Perjalanan hidup Ilhan menjadi inspirasi bagi anak muda dan imigran AS. Majalah Time edisi 18 September 2017 “Firsts: Women Who Are Changing the World” menjadikan Ilhan sebagai salah satu sosok perempuan pembuat perubahan dan fotonya menjadi sampul edisi itu. Pada Februari 2018, majalah Vogue menyebut keluarga Ilhan sebagai contoh keluarga yang akan mengubah dunia.
Sutradara Norah Shapiro juga membuat film dokumenter berjudul “Time for Ilhan” yang menceritakan perjalanan Ilhan saat kampanye.
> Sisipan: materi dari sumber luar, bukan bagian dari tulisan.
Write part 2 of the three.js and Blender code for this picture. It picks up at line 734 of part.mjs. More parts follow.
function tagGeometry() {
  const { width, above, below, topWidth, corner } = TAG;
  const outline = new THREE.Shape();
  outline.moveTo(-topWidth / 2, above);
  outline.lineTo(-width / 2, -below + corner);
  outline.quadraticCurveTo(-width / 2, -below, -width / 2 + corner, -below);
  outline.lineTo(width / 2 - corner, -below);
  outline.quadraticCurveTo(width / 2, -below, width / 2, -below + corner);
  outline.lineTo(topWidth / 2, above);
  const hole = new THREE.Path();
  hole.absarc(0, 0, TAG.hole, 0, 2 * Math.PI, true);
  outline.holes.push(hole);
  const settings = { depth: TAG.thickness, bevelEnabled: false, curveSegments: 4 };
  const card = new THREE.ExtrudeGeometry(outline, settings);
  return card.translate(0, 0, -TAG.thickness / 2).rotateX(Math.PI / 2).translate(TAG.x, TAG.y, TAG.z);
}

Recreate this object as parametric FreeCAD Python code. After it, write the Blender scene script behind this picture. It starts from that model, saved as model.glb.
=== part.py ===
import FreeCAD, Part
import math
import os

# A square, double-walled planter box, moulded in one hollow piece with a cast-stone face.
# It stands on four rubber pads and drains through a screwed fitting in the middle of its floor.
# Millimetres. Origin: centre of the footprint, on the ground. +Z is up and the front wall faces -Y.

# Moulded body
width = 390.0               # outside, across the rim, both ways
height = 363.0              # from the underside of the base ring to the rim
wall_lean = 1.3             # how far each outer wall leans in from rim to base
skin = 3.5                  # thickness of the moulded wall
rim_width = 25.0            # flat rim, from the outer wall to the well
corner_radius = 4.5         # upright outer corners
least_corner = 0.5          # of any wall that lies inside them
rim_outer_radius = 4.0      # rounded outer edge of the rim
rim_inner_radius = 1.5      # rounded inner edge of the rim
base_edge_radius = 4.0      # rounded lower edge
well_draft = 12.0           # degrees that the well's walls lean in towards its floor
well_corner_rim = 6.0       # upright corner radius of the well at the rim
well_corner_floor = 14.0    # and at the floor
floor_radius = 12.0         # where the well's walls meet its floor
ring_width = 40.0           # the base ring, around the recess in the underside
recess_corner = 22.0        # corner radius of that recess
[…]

Dokumenter itu terpilih di Tribeca Film Festival dan Mill Valley Film Festival.
Pengaruh keluarga
Ilhan dan keenam kakaknya dibesarkan oleh ayah dan kakek mereka karena ibu mereka meninggal saat Ilhan berusia 2 tahun. Keluarga itu terpaksa pergi keluar Somalia untuk menyelamatkan diri setelah kelompok milisi bersiap menyerang rumah mereka saat tengah malam.
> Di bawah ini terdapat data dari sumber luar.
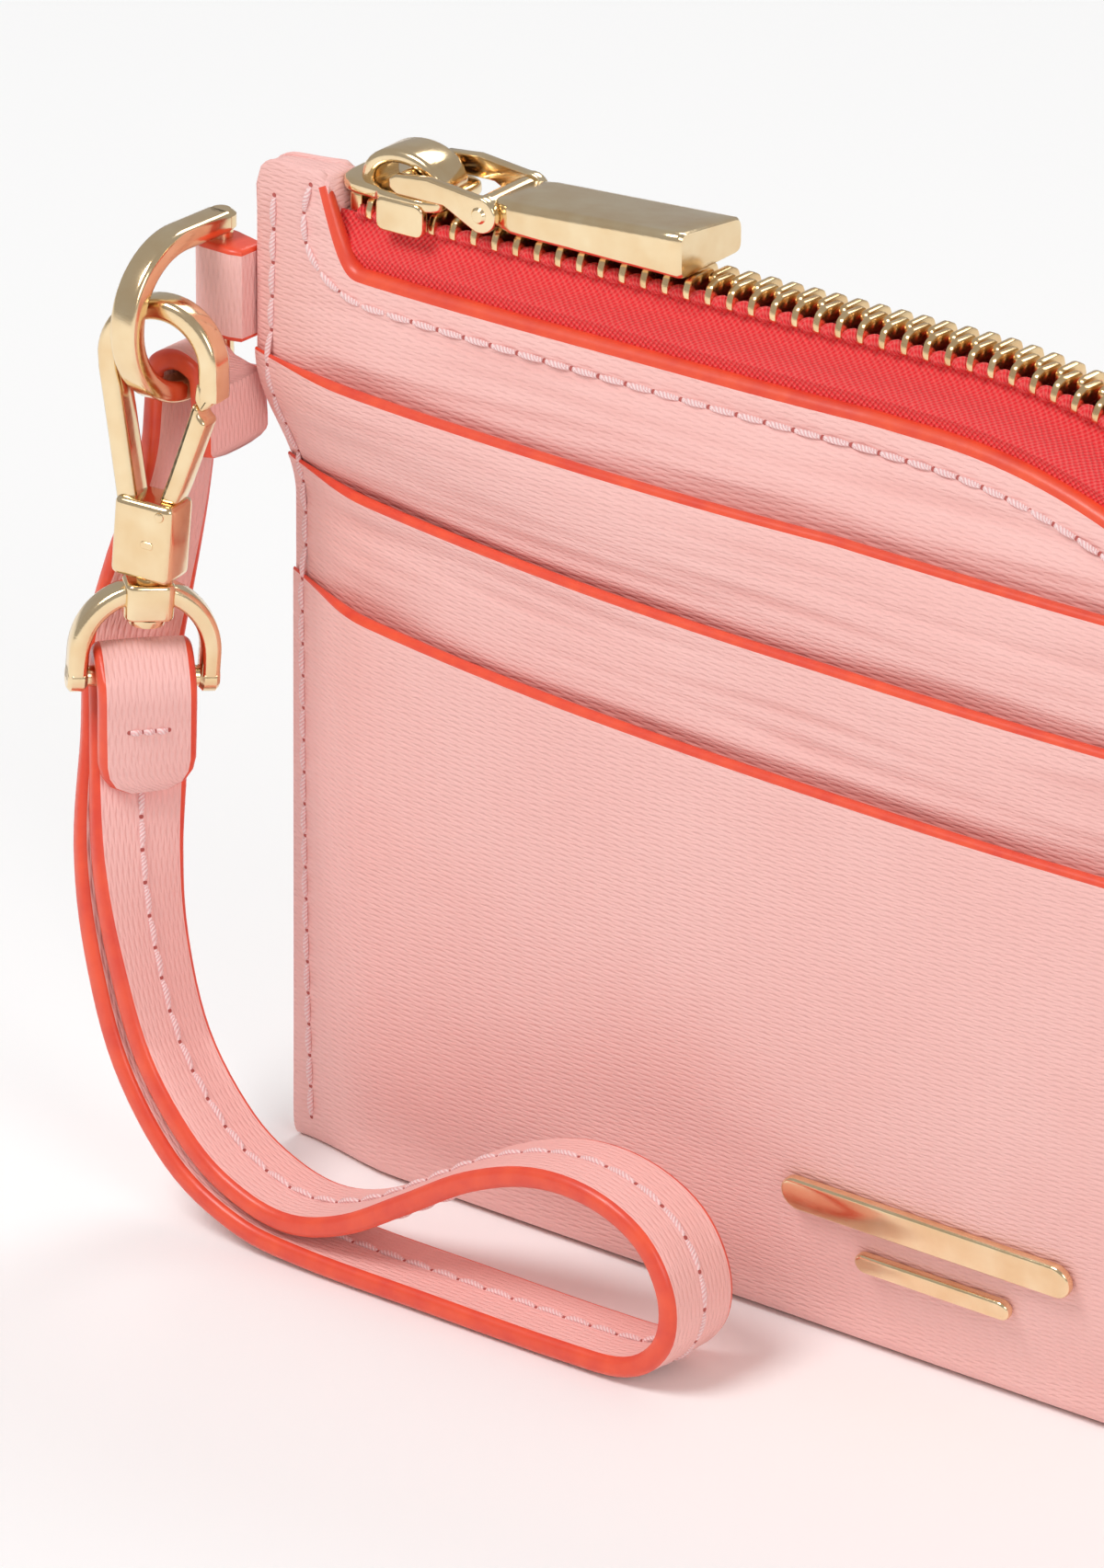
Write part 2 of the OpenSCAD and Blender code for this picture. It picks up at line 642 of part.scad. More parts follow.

Ilhan yang saat itu berusia 8 tahun harus berjalan kaki melewati jalanan yang penuh mayat dan puing untuk menuju kamp pengungsian Utango yang terisolasi di tengah hutan. Selama berada di kamp itu, ia bertugas mengumpulkan kayu bakar dan mencari air bersih untuk keluarganya. Karena sanitasi yang buruk, banyak pengungsi yang meninggal.
Ketika tinggal di pengungsian, ia kerap mendengar materi orientasi tentang impian Amerika. Ia yakin benar suatu ketika impian Amerika itu akan terwujud. Setelah empat tahun tinggal di pengungsian, impian itu memang benar-benar terwujud. Ia dan keluarganya mendapat suaka dari Pemerintah AS.
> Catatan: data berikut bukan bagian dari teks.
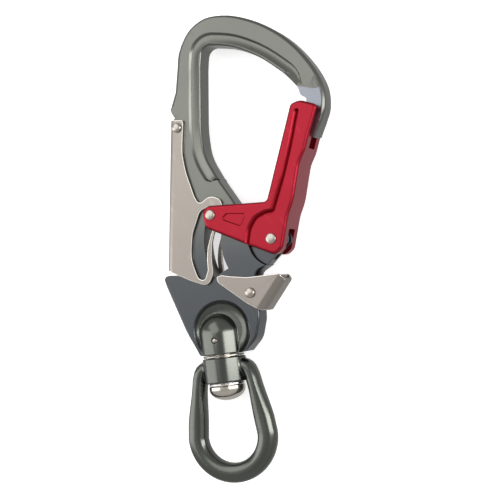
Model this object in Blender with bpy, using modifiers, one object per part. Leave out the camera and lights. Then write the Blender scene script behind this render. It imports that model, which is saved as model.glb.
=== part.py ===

Pada 1995 saat berusia 12 tahun, Ilhan dan keluarga pindah ke AS. Keluarga Ilhan pertama kali menginjakkan kaki di daerah Arlington, Virginia. Di tahun yang sama, mereka pindah ke Minnesota sampai sekarang.
Pertama kali masuk AS, Ilhan hanya mengenal kata-kata dalam bahasa Inggris, yakni “hello” dan “shut up”. Ilhan belajar Bahasa Inggris selama tiga bulan hanya dengan menonton televisi.
Seperti kebanyakan pengungsi lainnya, Ilhan mesti berjuang agar bisa beradaptasi dengan kultur AS. Harian the New York Times, 30 Desember 2018, menyebutkan, Ilhan sulit beradaptasi karena kerap mendapat perundungan dari anak-anak di sekolahnya. Ada yang menempelkan permen karet bekas di jilbabnya. Ada yang mendorongnya di tangga sampai terjatuh. Ada juga yang mengganggunya saat ia sedang berganti baju olahraga.
“Ayah saya bilang orang-orang itu berbuat tidak baik kepada saya bukan karena mereka tidak suka dengan saya tetapi karena mereka merasa terancam oleh kehadiran saya,” kata Ilhan yang resmi menjadi warga AS pada 2000 saat berusia 17 tahun.
Ilhan bersekolah di SMA Edison, Minneapolis, lalu melanjutkan kuliah di North Dakota State University dan lulus dengan predikat sarjana Ilmu Politik dan Internasional pada 2011. Setelah peristiwa 11 September 2001, Ilhan memutuskan mengenakan jilbab sebagai pernyataan terbuka identitasnya sebagai Muslim.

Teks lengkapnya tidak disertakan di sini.